Defense in depth. Lock your valuables inside a safe, inside of your locked house. Why lock them in a safe when your house is already locked? Because if someone breaks into your house, you want additional defense "just in case". So just in case I wrote some shitty code and my server got hacked, lock the valuables in a safe anyway so that thief can't steal the expensive silverware (prod credentials).
Yes, but basically nobody uses either of those things. Some vendors like Redhat enables some of it by default, but when people have issues getting software to work, the first thing they are told to try is to turn all that stuff off.
Which means in the real world, the likelihood of that stuff being on and secure is fairly low, but not zero.
With landlock, pledge/unveil and similar tech, the developers of the software write and configure it, it's on by default and probably can't be turned off(or at least not easily).
You need to be root to set those up.

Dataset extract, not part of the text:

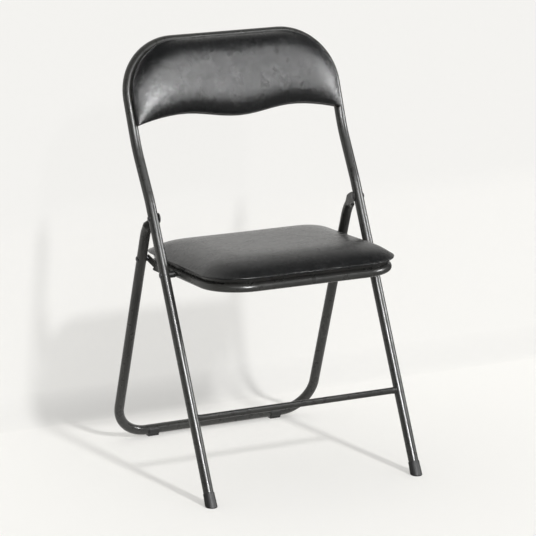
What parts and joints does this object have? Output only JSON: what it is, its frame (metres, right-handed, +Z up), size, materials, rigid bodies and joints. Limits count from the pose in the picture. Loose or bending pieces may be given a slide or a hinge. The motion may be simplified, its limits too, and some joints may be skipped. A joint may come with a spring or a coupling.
{
  "type": "padded folding chair",
  "caption": "Folding chair of dark steel tube with a padded black vinyl seat and back, a rear frame and seat that fold up together, and black plastic feet.",
  "frame": {"origin": "on the floor, at the middle of the box around the open chair", "axes": "+X to the right of a person facing the chair, the front faces -Y, +Z up"},
  "size_m": [0.452, 0.4682, 0.8],
  "materials": {
    "painted_tube": "satin charcoal enamel on steel tube",
    "painted_sheet": "satin dark enamel on pressed steel",
    "black_vinyl": "semi-gloss black vinyl with a fine grain",
    "plywood": "bare plywood",
    "black_rubber": "matt black rubber",
    "black_plastic": "matt black moulded plastic",
    "dark_steel": "darkened steel rivets and screws"
  },
  "bodies": {
    "front_body": {"front_frame": "painted_tube", "front_stretcher": "painted_tube", "left_foot_cap": "black_rubber", "right_foot_cap": "black_rubber", "back_board": "plywood", "back_pad": "black_vinyl", "back_lining": "painted_sheet", "back_screws": "dark_steel", "top_rivets": "dark_steel", "seat_rivets": "dark_steel", "seat_bushes": "black_plastic"},
    "rear_body": {"rear_frame": "painted_tube", "left_floor_glide": "black_plastic", "right_floor_glide": "black_plastic", "rear_link_rivets": "dark_steel"},
    "seat_body": {"seat_ring": "painted_tube", "seat_pan": "painted_sheet", "seat_board": "plywood", "seat_cushion": "black_vinyl", "seat_screws": "dark_steel", "left_link_bracket": "painted_sheet", "right_link_bracket": "painted_sheet", "front_link_rivets": "dark_steel"},
    "left_link_body": {"left_link": "painted_sheet", "left_link_rivet": "dark_steel"},
    "right_link_body": {"right_link": "painted_sheet", "right_link_rivet": "dark_steel"}
  },
  "joints": [
    {"name": "seat_fold", "type": "hinge", "parent": "front_body", "child": "seat_body", "pos_m": [0, -0.02622, 0.39], "axis": [-1, 0, 0], "range_deg": [0, 114.4]},
    {"name": "rear_fold", "type": "hinge", "parent": "front_body", "child": "rear_body", "pos_m": [0, 0.02256, 0.487], "axis": [-1, 0, 0], "range_deg": [0, 46.51]},
    {"name": "left_link_turn", "type": "hinge", "parent": "seat_body", "child": "left_link_body", "pos_m": [0, 0.02442, 0.38396], "axis": [1, 0, 0], "range_deg": [0, 135.43]},
    {"name": "right_link_turn", "type": "hinge", "parent": "seat_body", "child": "right_link_body", "pos_m": [0, 0.02442, 0.38396], "axis": [1, 0, 0], "range_deg": [0, 135.43]}
  ],
  "couplings": [
    {"joint": "rear_fold", "follows": "seat_fold", "ratio": 0.40646},
    {"joint": "left_link_turn", "follows": "seat_fold", "ratio": 1.1836},
    {"joint": "right_link_turn", "follows": "seat_fold", "ratio": 1.1836}
  ]
}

These are typically admin-driven policies, not dev-driven. Landlock is unprivileged, meaning that a program can set its own policy up without root.
This is massive since most ways of dropping privileges on Linux require already having significant permissions (ie: root).
Landlock isn't really an alternative to containers. You can use it as another layer of security, within or outside a container.
It could even be paired with a chroot to make a container runtime. It's more like a building block for process restrictions
I think it's a reasonable question. The answer is that not everything does indeed run in a VM or a container: lots of things (notably on developer machines) run directly in a host user context, where they have access to all kinds of global state that they don't really need (developer credentials, browser state, etc.).
But also: even within a container (which isn't itself a sandbox) or a VM, you still have concentric circles of trust and/or privilege. If you're installing arbitrary dependencies from the Internet, for example, you probably want a basic initial defense of preventing those dependencies from exfiltrating your secrets at build time.